In den Straßen Pekings florierte im Jahr 1900 der Handel mit geplünderten Gegenständen, zu dem auch tägliche Versteigerungen von Plünderware gehörten. An diesem Handel waren nicht nur ausländische Militärangehörige beteiligt, sondern auch Diplomatinnen und Diplomaten, Missionarinnen und Missionare, Geschäftsleute, Museumsmitarbeitende sowie die lokale Bevölkerung. Sie versandten riesige Mengen an kaiserlichem Porzellan, religiösen Objekten, Gemälden, Waffen, Büchern und Alltagsgegenständen in die ganze Welt.
Viele dieser Objekte wurden an Museen verschenkt oder verkauft, einige in den Jahren nach dem »Boxerkrieg« auf direktem Weg von Personen, die selbst in Peking gewesen waren, andere später auf komplizierteren Pfaden. Einige dieser geraubten Objekte zirkulierten jahrzehntelang auf dem internationalen Kunstmarkt.
In vielen Fällen blieb die problematische Herkunft dieser Objekte verborgen; erst in jüngster Zeit ist das Thema im Zuge breiterer Debatten über Museumsobjekte aus kolonialen Kontexten in den Fokus gerückt. Die Wege dieser Objekte nachzuvollziehen ist keine einfache Aufgabe, zumal auch eine systematische Erforschung der Plünderungspraktiken während des »Boxerkriegs« und der Zirkulation von aus China geraubten Objekten noch aussteht.

Ziel dieser Tagung ist es, eine internationale Diskussion über die Vergangenheit und Zukunft dieser Objekte zu eröffnen.

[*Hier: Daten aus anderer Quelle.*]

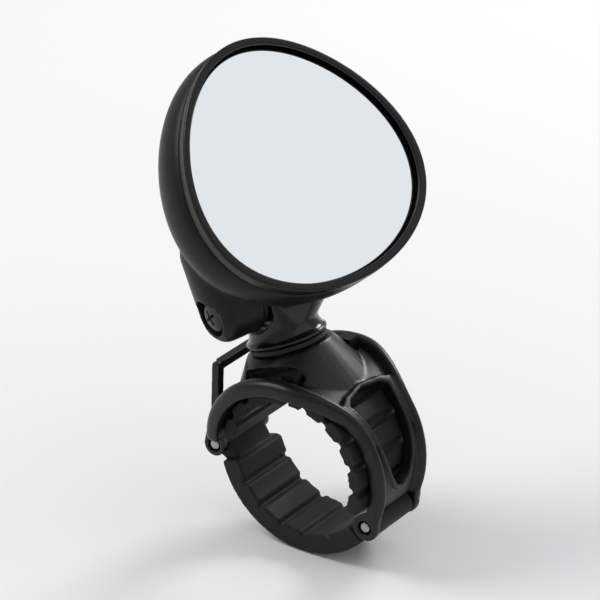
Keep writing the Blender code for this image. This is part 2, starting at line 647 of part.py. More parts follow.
def build_glass():
    crest = BEZEL_FRONT - BEZEL_EDGE
    bezel = [(1.0, BEZEL_BACK), (1.0, crest), (shrink(BEZEL_EDGE), BEZEL_FRONT),
             (shrink(BEZEL_LIP - BEZEL_EDGE), BEZEL_FRONT), (shrink(BEZEL_LIP), crest),
             (shrink(BEZEL_LIP), LIP_BACK), (shrink(BEZEL_WALL), LIP_BACK), (shrink(BEZEL_WALL), BEZEL_BACK)]
    add_object("bezel_ring", egg_mesh("bezel_ring", bezel), head_frame, BLACK_SATIN)
    glass = egg_plate(GLASS_EDGE, GLASS_BACK, LIP_BACK - GAP - GLASS_CROWN, GLASS_CROWN)
    add_object("mirror_glass", egg_mesh("mirror_glass", glass), head_frame, MIRROR)
    add_object("adhesive_pad", egg_mesh("adhesive_pad", egg_plate(FOAM_EDGE, *FOAM_SPAN)), head_frame, FOAM)
    add_object("backing_plate", egg_mesh("backing_plate", egg_plate(PLATE_EDGE, *PLATE_SPAN)), head_frame,
               BLACK_SATIN)


build_frame()
build_pads()
build_strap()
build_clasp()
build_neck()
build_shell()
build_glass()
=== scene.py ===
import json
import math

import bmesh
import bpy
import numpy as np
from mathutils import Matrix, Vector


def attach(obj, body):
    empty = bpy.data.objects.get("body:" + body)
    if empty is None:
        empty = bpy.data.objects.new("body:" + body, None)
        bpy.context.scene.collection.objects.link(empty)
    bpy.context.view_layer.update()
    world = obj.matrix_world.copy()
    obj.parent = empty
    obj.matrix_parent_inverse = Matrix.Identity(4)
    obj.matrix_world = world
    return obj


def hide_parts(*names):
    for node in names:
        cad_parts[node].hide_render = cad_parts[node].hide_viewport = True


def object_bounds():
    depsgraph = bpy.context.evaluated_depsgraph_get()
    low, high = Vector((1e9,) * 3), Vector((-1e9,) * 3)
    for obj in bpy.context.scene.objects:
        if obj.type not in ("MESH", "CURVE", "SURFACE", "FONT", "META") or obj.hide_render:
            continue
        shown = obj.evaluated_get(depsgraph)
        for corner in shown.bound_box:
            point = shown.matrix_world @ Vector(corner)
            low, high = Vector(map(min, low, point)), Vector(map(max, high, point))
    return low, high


# Looks of the clip-on bike mirror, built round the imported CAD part. Metres, +Z up, tube along Y.
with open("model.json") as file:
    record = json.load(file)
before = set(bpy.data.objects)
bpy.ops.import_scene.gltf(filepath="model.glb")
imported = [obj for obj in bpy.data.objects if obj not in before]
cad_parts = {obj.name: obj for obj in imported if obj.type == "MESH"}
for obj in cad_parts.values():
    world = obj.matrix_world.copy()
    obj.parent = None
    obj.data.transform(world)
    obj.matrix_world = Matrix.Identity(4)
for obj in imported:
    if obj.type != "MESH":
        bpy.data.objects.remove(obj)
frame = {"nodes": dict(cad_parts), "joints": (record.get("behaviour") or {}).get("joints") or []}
CAD_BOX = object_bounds()

MM = 0.001
VIEW_AZIMUTH = 35
VIEW_ELEVATION = 26
LENS = 200
FRAME_FILL = 0.84

# Proportions of the moulded head that the finer pieces repeat
STEPS_PER_RADIAN = 100
HEAD_ROLL = math.radians(2.8)
EGG_TAPER = 0.186
BEZEL_FRONT = 0.35 * MM
BEZEL_BACK = -1.8 * MM
SHELL_TOP = -2.1 * MM
SHELL_BACK = -15.2 * MM
SHELL_WALL = 1.4 * MM
SHELL_BULGE = 0.05
SHELL_LEAN = (-2.6 * MM, 0.7 * MM)
SHELL_LEAN_POWER = 0.6
SHELL_OVERLAP = 1.0 * MM
SHELL_SEGMENTS = 160
DOME_STEPS = 36
DOME_SIDE_POWER = 0.62
DOME_BACK_POWER = 0.85
DOME_SMALLEST_SHARE = 0.02
GLASS_INSET = 1.05 * MM
GLASS_CROWN = 0.3 * MM
GLASS_STEPS = 14
LIP_INSET = 1.25 * MM
LIP_WALL_INSET = 0.75 * MM
LIP_LEDGE = -0.3 * MM
LIP_OVERLAP = 0.1 * MM
LIP_ROUNDING = (0.12 * MM, 0.55 * MM, 0.35 * MM, 0.08 * MM, 0, 0)
BOSS_RADIUS = 4.9 * MM
BOSS_INNER = -5.0 * MM
BOSS_OUTER = -13.4 * MM
BOSS_SQUASH = 0.6
BOSS_WELL_FLOOR = -10.3 * MM
BOSS_WELL_RADIUS = 3.3 * MM
BOSS_ROOT_RADIUS = 5.0 * MM
BOSS_ROOT = (-9.8 * MM, 9.0 * MM, 5.5 * MM)
BOSS_BORE_RADIUS = 1.8 * MM
BOSS_BORE_END = 8 * MM
CUT_REACH = 20 * MM
CHEEK_RADIUS = 4.8 * MM
CHEEK_RIGHT = 7.4 * MM
CHEEK_SIDE_ROOM = 0.5 * MM
CHEEK_END_ROOM = 1.0 * MM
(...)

Da das Projekt Provenienzforschung als über die Erforschung einzelner Objekte hinausgehend versteht, konzentrieren sich die Vorträge insbesondere auf den breiteren Kontext der Plünderungen in China in den Jahren 1900 und 1901, auf die anhaltende Zirkulation geplünderter Objekte in den folgenden Jahrzehnten, sowie auf Fragen aktueller Museumspraxis.
Die Ergebnisse der Tagung werden auch in einen Leitfaden für Museen einfließen zum Umgang mit potentiell geplünderten Objekten aus diesem Kontext, welchen die Verbundpartnerinnen- und Partner aktuell erarbeiten.

Die Tagung findet auf Englisch statt.